Hybrid production platforms
Many media companies will operate hybrid models. A DMF supports workloads on-prem, in the private cloud, or in the public cloud – depending on latency, cost, security, and availability.
Partner and component integration
New production functions are increasingly created through specialized software, partner solutions, and open standards. A DMF provides a structured environment to integrate and test components close to real production conditions.
Decision criteria for media organizations
A Dynamic Media Facility requires clear decisions. It does not automatically reduce complexity, but shifts it into architecture, governance, and platform operations.
The following criteria are particularly important:
- Interoperability: Open standards and clear interfaces are essential.
- Operational readiness: Monitoring, security, support, cost control, and incident processes need to be part of the design from the beginning.
- Scalability: The platform must be able to grow technically and organizationally.

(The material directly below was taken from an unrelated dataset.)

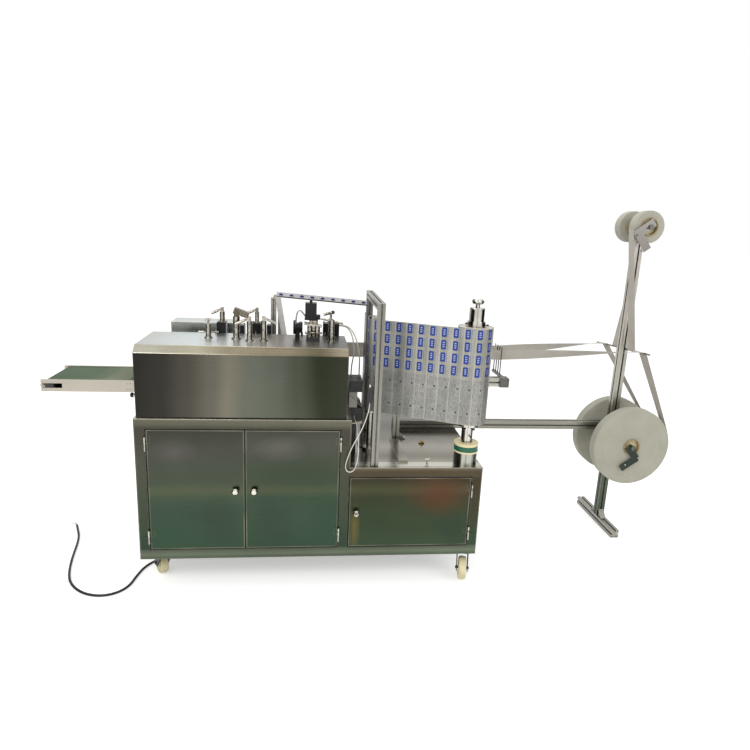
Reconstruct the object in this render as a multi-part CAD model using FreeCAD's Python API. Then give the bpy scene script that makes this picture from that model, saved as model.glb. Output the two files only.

- Vendor flexibility: A DMF should increase freedom of choice instead of creating new dependencies.
- Change management: Teams need orientation, new skills, and reliable processes.
Dynamic Media Facility: The next step in media production
The next stage of media production will be shaped by platforms that enable change. The Dynamic Media Facility provides a clear framework for this: Functions become movable, infrastructure becomes more flexibly usable, and production architectures can be aligned more closely with content, events, and operations.
Turning this target picture into production-ready reality requires more than technology. Open standards, integration experience, reliable governance, and practical testing are decisive. The Qvest DMF testbed brings these requirements together in an environment where reference implementations, partner components, and interoperability can be tested under realistic conditions.
This turns technological complexity into operational progress – and makes the Dynamic Media Facility a concrete path toward software-defined media production.